A la final, todo no es más que un asunto de sumas o restas y, por ende, un frío ejercicio de razón pura. Entre las expresiones de moda, entre esas que supuestamente “aportan valor” y prestancia a una conversación, esas que dicen de la más avanzada actualidad, destaca una que pareciera estar escrita sobre piedra por su enfática advertencia: innovar o desaparecer. La frase es una sentencia lapidaria, un mandamiento ineludible para los hombres, en tiempos de los dominios de la inteligencia artificial (IA). Sin embargo, cuando se pasa por el filtro de la reflexión más humanística, las expresiones más obligadas para plantear serían: ¿para qué se está innovando? Y, ¿acosta de qué se hace?
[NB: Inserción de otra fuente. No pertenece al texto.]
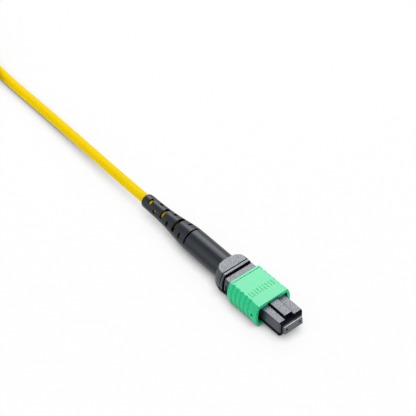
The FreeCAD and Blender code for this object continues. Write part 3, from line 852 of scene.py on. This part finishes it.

En pro del progreso los hombres hemos arrasado con las riquezas naturales, llevando todo a un nuevo nivel —otro juego de palabras que “aporta valor” y prestigio en las conversaciones más informadas—, a un mundo artificial en el que ya, por ejemplo, no se cultivan las verduras en el campo, sino que se sintetizan en sofisticados laboratorios; un nuevo nivel en el que la vida ya no se vive, sino que se modela.
Y, ¿estas redefiniciones de las maneras de ver el mundo, estas innovaciones, vienen acaso del todo sustentadas por acciones conscientes? Uno quisiera decir que sí (que todo depende del buen uso que se hagan de esas invenciones) como una forma de seguir creyendo en lo mejor de la humanidad, pero la verdad es que en nuestros días hay que atender a lo que advierte Ed Boyden, doctor en neurociencia de la Universidad de Stanford, con preocupante vaticinio: “El problema de la conciencia como concepto es que no tenemos forma alguna de evaluar si está ahí o no”. Y la verdad es que la gran mayoría de las veces no lo está.
Impulsados por hacer realidad lo que escribieron los grandes inspirados de la ciencia ficción, Mary Shelley, Julio Verne o Isaac Asimov, y no lo que dejaron expuesto los pensadores platónicos, los estoicos y otros más, los hombres han decidido jugar a los dados con todas las posibilidades disponibles. Así, por ejemplo, guardando cadenas completas de ADN planean inmortalizar el milagro biológico en sus juegos con técnicas como el CRISPR/Cas9. Y cortan y pegan y editan la vida, con el riesgo de congelar la existencia desde diseños preconcebidos, y todo esto con el argumento de que “la vida animal ha terminado [y] ha empezado la vida mecánica”, como sentenció Hans Moravec.
Pero, ¿qué nos hace pensar que esa vida mecánica será mucho mejor que la que hemos tenido hasta ahora?, ¿acaso las innovaciones no están precedidas de aciertos y desaciertos, de buenas y malas intenciones? Para responder a estos interrogantes basta con leer a Mark O¨Connell, que recordando la obra de teatro Robots Universales Rossum (1921), del checho Karel Čapek —que dio origen a la palabra robot—, nos retrata: “—Al preguntar al líder de los robots por qué han eliminado a todas las demás personas vivas, este respondió: ‘Si quieres ser como los humanos tienes que matar y dominar, ¡lee la historia!, ¡lee los libros de los humanos!, ¡si quieres ser como los humanos se tiene que conquistar y asesinar’”.
¡Bienvenidos al progreso, a un mundo productivo
gritan desde Silicon Valley!
Sin embargo, aún en este café donde escribo estas líneas, inmersa entre personas que solo miran sus teléfonos celulares, hay una pareja que parece entender que la vida no se sostiene en stalkear (es decir, acechar) por las redes sociales a alguien o a muchos alguien, sino en sentir cómo la sangre se acelera cuando la mano de uno toca la mano del otro. Esa sonrisa sincera que luego de la caricia es mutua, es pura esperanza que se alimenta gracias a que, contra las magnificencias de las vanguardias tecnológicas, contra su dominio y frialdad, ¡aún somos humanos!
Para mí el razonamiento es cómputo. Y computar es calcular la suma de muchas cosas añadidas al mismo tiempo, o determinar lo que resta cuando se ha extraído una cosa de otra. Razonar equivale, pues, a sumar o restar.
Esto se adelantó a dejar escrito, en 1655, en su texto De Corpore, Thomas Hobbes. Y me vuelvo a repetir, con preocupante desazón, que a la final todo no es más que un asunto de sumas o restas, un frío ejercicio de razón pura.